Institutional Change at Local Level: How Gili Indah Villagers Build an Effective Local Governance of Coral Reef Management?
This paper aims at explaining the process of institutional change in coral reef management at the village level,
and mainly seeks to answer two research questions: How do the processes of local institutional change take
place? What are incentives that drive local communities to participate in them? Investigations in Gili Indah
village, West Lombok Indonesia show that the process of the institutional change was initiated and done by
villagers whose livelihood strongly depend on coral reef ecosystems. There are also strong indications that the
changes were affected by the local and external economic conditions, which inevitably force resource users
and economic actors to alter their economic strategies. The entering of industrial tourism and the emergence of
tourism-related livelihoods in Gili Indah has driven economic actors to adapt to the altering environmental
condition.
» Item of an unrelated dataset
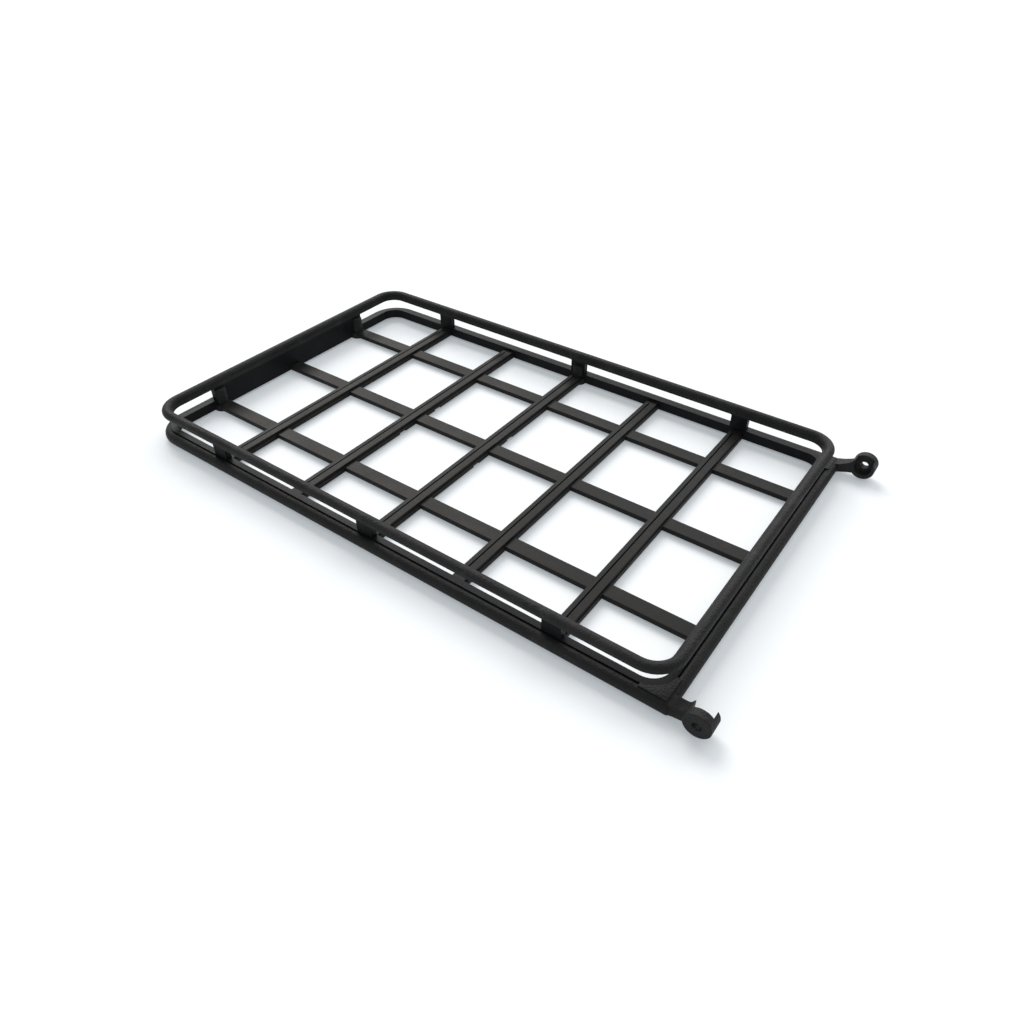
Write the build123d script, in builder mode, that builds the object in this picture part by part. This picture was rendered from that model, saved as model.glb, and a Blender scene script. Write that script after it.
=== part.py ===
from build123d import *
import os

os.makedirs("parts", exist_ok=True)

# Folding luggage rack for a scale model vehicle.
# X runs along the rack towards the hinge ears, Y across it, Z up.
# The origin is the centre of the footprint, on the plane the feet rest on.

# Where the middle of the rack lies on X, so that the ears balance the footprint
rack_x = -6.775

# Top rail: a closed loop of round rod with a square lip under its inner half
rail_radius = 2.0
rail_half_length = 119.3
rail_half_width = 71.8
rail_bend = 9.3
rail_height = 12.86
lip_bottom = 10.9

# Lower rod, bent into a U and closed by a straight rod at the hinge end
rod_radius = 2.25
rod_half_length = 120.6
rod_half_width = 73.4
end_rod_x = 121.0
rod_bend = 12.0
rod_height = 2.65
rod_stub = 122.6
rod_stub_round = 0.8

# Flat band standing inside the lower rod
band_half_length = 117.0
band_half_width = 69.7
band_bend = 7.0
band_thickness = 2.5
band_bottom = 1.05
band_top = 5.3

# Crossbars and slats that make the floor
crossbar_pitch = 40.0
crossbar_base_width = 6.1
crossbar_rib_width = 5.3
crossbar_top = 4.0
crossbar_edge = 0.25
groove_offset = -0.6
groove_width = 0.6
groove_depth = 0.8
groove_end_gap = 2.4
relief_length = 3.6
relief_depth = 0.6
relief_offset = 11.5
slat_pitch = 42.8
slat_width = 6.2
slat_bottom = band_bottom
slat_top = 2.96
slat_edge = 0.25

# Posts and wind panel between the band and the top rail
post_width = 7.3
post_flare = 0.6
wall_top = 12.0
panel_half_width = 45.6

# Upright bosses, each on a wider round foot that the rack rests on
boss_radius = 2.8
boss_round = 0.6
foot_radius = 4.0
foot_edge = 0.3
end_boss_x = -117.5
end_boss_top = 9.9
side_boss_y = 71.0
side_boss_top = 9.0

# Hinge ears: drilled discs, each with a U-shaped shroud open upwards
ear_x = 131.8
ear_height = 5.85
ear_radius = 4.6
ear_outer = 76.8
ear_inner = 73.8
ear_edge = 0.2
shroud_inner = 71.0
shroud_slot = 3.3
pivot_radius = 1.6

# Arms from the lower rod to the ears, narrowing on the inner side
arm_outer = 75.65
arm_inner = band_half_width
arm_round = 1.7
arm_root = 121.8
arm_taper_start = 123.2
arm_taper_end = 127.2
arm_underside = ((129.0, 2.6), (127.0, 2.15), (124.0, 1.7), (arm_root, 1.1), (arm_root, 4.9))
arm_back = ((arm_root, 4.9), (123.5, 5.35), (125.3, 6.1), (126.8, 6.85), (127.7, 7.9))
arm_end = ((127.7, 7.9), (129.0, 7.9), (129.0, 2.6))

sides = {"near": -1, "far": 1}


def level(height):
    return Plane((rack_x, 0, height))


def upright(y):
    return Plane((rack_x, y, 0), x_dir=(1, 0, 0), z_dir=(0, -1, 0))


def wall_inside(mode):
    RectangleRounded(2 * band_half_length, 2 * band_half_width, band_bend, mode=mode)


def wall_outside(mode):
    length = 2 * (band_half_length + band_thickness)
    width = 2 * (band_half_width + band_thickness)
    RectangleRounded(length, width, band_bend + band_thickness, mode=mode)


def save(builder, name):
    builder.part.label = name
    export_step(builder.part, f"parts/{name}.step")


# Top rail: half of the loop is swept, then mirrored about the middle of the rack
with BuildPart() as top_rail:
    with BuildLine(level(rail_height)):
        FilletPolyline(
            (0, -rail_half_width),
            (rail_half_length, -rail_half_width),
            (rail_half_length, rail_half_width),
            (0, rail_half_width),
            radius=rail_bend,
        )
    with BuildSketch(Plane((rack_x, -rail_half_width, rail_height), z_dir=(1, 0, 0))):
        Circle(rail_radius)
    sweep()
    mirror(about=Plane.YZ.offset(rack_x))
    with BuildSketch(level(lip_bottom)):
        RectangleRounded(2 * rail_half_length, 2 * rail_half_width, rail_bend)
        wall_inside(Mode.SUBTRACT)
    extrude(amount=rail_height - lip_bottom)
save(top_rail, "top_rail")


# Lower side rails: one rod bent into a U, open at the hinge end
with BuildPart() as side_rails:
    with BuildLine(level(rod_height)):
        FilletPolyline(
            (rod_stub, -rod_half_width),
            (-rod_half_length, -rod_half_width),
            (-rod_half_length, rod_half_width),
            (rod_stub, rod_half_width),
            radius=rod_bend,
        )
    with BuildSketch(Plane((rack_x + rod_stub, -rod_half_width, rod_height), z_dir=(-1, 0, 0))):
        Circle(rod_radius)
    sweep()
    fillet(side_rails.faces().sort_by(Axis.X)[-2:].edges(), rod_stub_round)
save(side_rails, "side_rails")


# Straight rod closing the U, coped where it meets the side rails
with BuildPart() as end_rod:
    with BuildSketch(Plane((rack_x + end_rod_x, 0, rod_height), z_dir=(0, 1, 0))):
        Circle(rod_radius)
    extrude(amount=rod_half_width, both=True)
    add(side_rails.part, mode=Mode.SUBTRACT)
save(end_rod, "end_rod")


# Flat band: a rounded rectangular ring, hollowed where the rods lie in it
with BuildPart() as band:
    with BuildSketch(level(band_bottom)):
        wall_outside(Mode.ADD)
        wall_inside(Mode.SUBTRACT)
    extrude(amount=band_top - band_bottom)
    add(side_rails.part, mode=Mode.SUBTRACT)
    add(end_rod.part, mode=Mode.SUBTRACT)
save(band, "band")


# Corner gussets at the hinge end, filling the square corner outside the band
gusset_size = band_bend + band_thickness
gussets = {}
for side, sign in sides.items():
    with BuildPart() as gusset:
        with BuildSketch(level(band_bottom)):
            with Locations((end_rod_x - gusset_size / 2, sign * (rod_half_width - gusset_size / 2))):
                Rectangle(gusset_size, gusset_size)
            wall_outside(Mode.SUBTRACT)
        extrude(amount=band_top - band_bottom)
        add(side_rails.part, mode=Mode.SUBTRACT)
        add(end_rod.part, mode=Mode.SUBTRACT)
    save(gusset, f"gusset_{side}")
    gussets[side] = gusset


# Posts: flat plates between the band and the top rail, flared where they meet its lip
half_post = post_width / 2
with BuildSketch() as post_face:
    with BuildLine():
        Polyline((0, band_top), (half_post, band_top), (half_post, lip_bottom - post_flare))
        JernArc((half_post, lip_bottom - post_flare), (0, 1), post_flare, -90)
        Polyline((half_post + post_flare, lip_bottom), (half_post + post_flare, wall_top), (0, wall_top))
        mirror(about=Plane.YZ)
    make_face()

for side, sign in sides.items():
    for number, bar in enumerate((1, 3, 5), start=1):
        with BuildPart() as post:
            with BuildSketch(upright(sign * (band_half_width + band_thickness / 2))):
                with Locations(((bar - 3) * crossbar_pitch, 0)):
                    add(post_face.sketch)
            extrude(amount=band_thickness / 2, both=True)
            add(top_rail.part, mode=Mode.SUBTRACT)
        save(post, f"post_{side}_{number}")


# Wind panel: upright plate across the end away from the hinge
with BuildPart() as wind_panel:
    with BuildSketch(level(band_top)):
        with Locations((-band_half_length - band_thickness / 2, 0)):
            Rectangle(band_thickness, 2 * panel_half_width)
    extrude(amount=wall_top - band_top)
    add(top_rail.part, mode=Mode.SUBTRACT)
save(wind_panel, "wind_panel")


# Bosses: half rounds standing against the inside of the band, each on a foot
# that reaches under the band and up to the tops of the slats
boss_places = {
    "end_near": (end_boss_x, -slat_pitch, end_boss_top),
    "end_far": (end_boss_x, slat_pitch, end_boss_top),
    "side_near": (0, -side_boss_y, side_boss_top),
    "side_far": (0, side_boss_y, side_boss_top),
}
bosses = []
for name, (x, y, top) in boss_places.items():
    with BuildPart() as boss:
        with BuildSketch(level(band_bottom)):
            with Locations((x, y)):
                Circle(boss_radius)
            wall_inside(Mode.INTERSECT)
        extrude(amount=top - band_bottom)
        fillet(boss.edges().group_by(Axis.Z)[-1].filter_by(GeomType.CIRCLE), boss_round)
        with BuildSketch(level(band_bottom)):
            with Locations((x, y)):
                Circle(foot_radius)
            wall_inside(Mode.INTERSECT)
        extrude(amount=slat_top - band_bottom)
        with BuildSketch(level(0)):
            with Locations((x, y)):
                Circle(foot_radius)
            wall_outside(Mode.INTERSECT)
        extrude(amount=band_bottom)
        chamfer(boss.edges().group_by(Axis.Z)[0], foot_edge)
        add(side_rails.part, mode=Mode.SUBTRACT)
    save(boss, f"boss_{name}")
    bosses.append(boss)


# Slats: three flat bars along the rack under the ribs of the crossbars
slats = []
for name, y in {"near": -slat_pitch, "middle": 0, "far": slat_pitch}.items():
    with BuildPart() as slat:
        with BuildSketch(level(slat_bottom)):
            with Locations((0, y)):
                Rectangle(2 * band_half_length, slat_width)
        extrude(amount=slat_top - slat_bottom)
        fillet(slat.edges().filter_by(Axis.X).group_by(Axis.Z)[-1], slat_edge)
        for boss in bosses:
            add(boss.part, mode=Mode.SUBTRACT)
    save(slat, f"slat_{name}")
    slats.append(slat)


# Crossbars: a base strip level with the slats under a grooved rib
for number in range(1, 6):
    x = (number - 3) * crossbar_pitch
    with BuildPart() as crossbar:
        with BuildSketch(level(slat_top)):
            with Locations((x, 0)):
                Rectangle(crossbar_rib_width, 2 * band_half_width)
        extrude(amount=crossbar_top - slat_top)
        fillet(crossbar.edges().filter_by(Axis.Y).group_by(Axis.Z)[-1], crossbar_edge)
        with BuildSketch(level(slat_bottom)):
            with Locations((x, 0)):
                Rectangle(crossbar_base_width, 2 * band_half_width)
        extrude(amount=slat_top - slat_bottom)
        with BuildSketch(level(crossbar_top)):
            with Locations((x + groove_offset, 0)):
                Rectangle(groove_width, 2 * (band_half_width - groove_end_gap))
        extrude(amount=-groove_depth, mode=Mode.SUBTRACT)
        if number in (2, 3):
            with BuildSketch(level(slat_bottom)):
                with Locations((x, -relief_offset), (x, relief_offset)):
                    Rectangle(crossbar_base_width, relief_length)
            extrude(amount=relief_depth, mode=Mode.SUBTRACT)
        for neighbour in slats + bosses:
            add(neighbour.part, mode=Mode.SUBTRACT)
    save(crossbar, f"crossbar_{number}")


# Hinge ears and arms
for side, sign in sides.items():
    with BuildPart() as ear:
        with BuildSketch(upright(sign * ear_outer)):
            with Locations((ear_x, ear_height)):
                Circle(ear_radius)
        extrude(amount=sign * (ear_outer - ear_inner))
        chamfer(ear.faces().sort_by(Axis((0, 0, 0), (0, sign, 0)))[-1].edges(), ear_edge)
        with BuildSketch(upright(sign * ear_inner)):
            with Locations((ear_x, ear_height)):
                Circle(ear_radius)
                Circle(shroud_slot, mode=Mode.SUBTRACT)
            with Locations((ear_x, ear_height + ear_radius / 2)):
                Rectangle(2 * shroud_slot, ear_radius, mode=Mode.SUBTRACT)
        extrude(amount=sign * (ear_inner - shroud_inner))
        with BuildSketch(upright(sign * ear_outer)):
            with Locations((ear_x, ear_height)):
                Circle(pivot_radius)
        extrude(amount=sign * (ear_outer - ear_inner), mode=Mode.SUBTRACT)
    save(ear, f"ear_{side}")

    with BuildPart() as arm:
        with BuildSketch(upright(sign * arm_outer)):
            with BuildLine():
                Polyline(*arm_underside)
                Spline(*arm_back)
                Polyline(*arm_end)
            make_face()
        extrude(amount=sign * (arm_outer - arm_inner))
        outside = arm.faces().sort_by(Axis((0, 0, 0), (0, sign, 0)))[-1]
        fillet(outside.edges().sort_by(Axis.X)[:-2], arm_round)
        with BuildSketch(level(0)):
            with BuildLine():
                Polyline(
                    (arm_taper_start, sign * arm_inner),
                    (arm_taper_end, sign * shroud_inner),
                    (ear_x, sign * shroud_inner),
                    (ear_x, sign * (arm_inner - 1)),
                    (arm_taper_start, sign * (arm_inner - 1)),
                    close=True,
                )
            make_face()
        extrude(amount=2 * ear_radius + ear_height, mode=Mode.SUBTRACT)
        with BuildSketch(upright(sign * ear_outer)):
            with Locations((ear_x, ear_height)):
                Circle(ear_radius)
        extrude(amount=sign * (ear_outer - arm_inner), mode=Mode.SUBTRACT)
        for neighbour in (side_rails, end_rod, band, gussets[side]):
            add(neighbour.part, mode=Mode.SUBTRACT)
    save(arm, f"arm_{side}")
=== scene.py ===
"""Folding luggage rack: finishes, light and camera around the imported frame."""

from math import radians

import bmesh
import bpy
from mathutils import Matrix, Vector

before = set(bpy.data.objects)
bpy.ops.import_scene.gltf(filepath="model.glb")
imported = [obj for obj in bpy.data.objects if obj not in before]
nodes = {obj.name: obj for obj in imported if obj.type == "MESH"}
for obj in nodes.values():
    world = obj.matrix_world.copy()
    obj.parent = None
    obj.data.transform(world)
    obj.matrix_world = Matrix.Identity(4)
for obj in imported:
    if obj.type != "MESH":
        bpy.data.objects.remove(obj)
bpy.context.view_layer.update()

MM = 0.001

# Camera: where it stands and looks, with its lens and sensor in millimetres
CAMERA_PLACE = Vector((159.31, -211.03, 191.34)) * MM
CAMERA_TARGET = Vector((30.39, -33.75, 8.0)) * MM
LENS = 27.57
SENSOR = 36.0
NEAREST = 10 * MM

# Floor: pale, matt and faintly self-lit, which keeps its shadows faint
FLOOR_SIZE = 40.0
FLOOR_WHITE = (0.60, 0.605, 0.61, 1.0)
FLOOR_PALER = (0.612, 0.6171, 0.6222, 1.0)
FLOOR_DRIFT = 3.0
FLOOR_DRIFT_DETAIL = 2.0
FLOOR_GLOW = (0.88, 0.95, 1.0, 1.0)
FLOOR_GLOW_STRENGTH = 0.29
FLOOR_ROUGHNESS = 0.7

# Light: an even sky, a wide key from beyond the far left corner, a wider and weaker rim from the far side
SKY_COLOUR = (0.94, 0.975, 1.0, 1.0)
SKY_STRENGTH = 0.60
KEY_FROM = Vector((-0.56, 0.40, 0.60))
KEY_SPREAD = radians(34.0)
KEY_STRENGTH = 2.5
KEY_COLOUR = (1.0, 0.975, 0.94)
RIM_FROM = Vector((-0.10, 0.80, 0.50))
RIM_SPREAD = radians(50.0)
RIM_STRENGTH = 1.5
RIM_COLOUR = (1.0, 1.0, 1.0)

# Moulded plastic: skin, scuffs, roughness and sheen of the floor bars, the walls and the rods. All three
# are one black plastic: the walls' skin and scuffs are darkened as painted shade, the rods' lightened as
# painted light
BARS_TONE = (0.0115, 0.0110, 0.0106, 1.0)
BARS_SCUFF = (0.030, 0.0285, 0.027, 1.0)
BARS_ROUGHNESS = 0.48
BARS_SHEEN = 0.078
# Walls: the same plastic, with tone and scuffs darkened as painted shade
WALL_TONE_PAINTED_SHADE = (0.0070, 0.0071, 0.0078, 1.0)
WALL_SCUFF_PAINTED_SHADE = (0.020, 0.020, 0.021, 1.0)
WALL_ROUGHNESS = 0.42
WALL_SHEEN = 0.06
# Rods: the same plastic, with tone and scuffs lightened as painted light
ROD_TONE_PAINTED_LIGHT = (0.0165, 0.0162, 0.0163, 1.0)
ROD_SCUFF_PAINTED_LIGHT = (0.046, 0.044, 0.043, 1.0)
ROD_ROUGHNESS = 0.52
ROD_SHEEN = 0.09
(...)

Tourism Business Operators (TBO) and fishermen, two main actors, have played important roles in
the change process. TBOs, whose livelihood depends on coral reef ecosystems, have a strong interest in
protecting the ecosystems from degradation. The same goes for the fishermen, who claim themselves as main
beneficiaries of coral reef ecosystems, and insist on maintaining the status quo as an attempt to protect their
economic interest. Two different economic interests have been incentive for an evolution process of local
institutions (awig-awig) to construct a governance structure that accommodates the varied economic interest.
So far, this governance structure has been effectively forcing the actors to comply with the rules that drive
themselves to use the coral reef ecosystems in a sustainable way.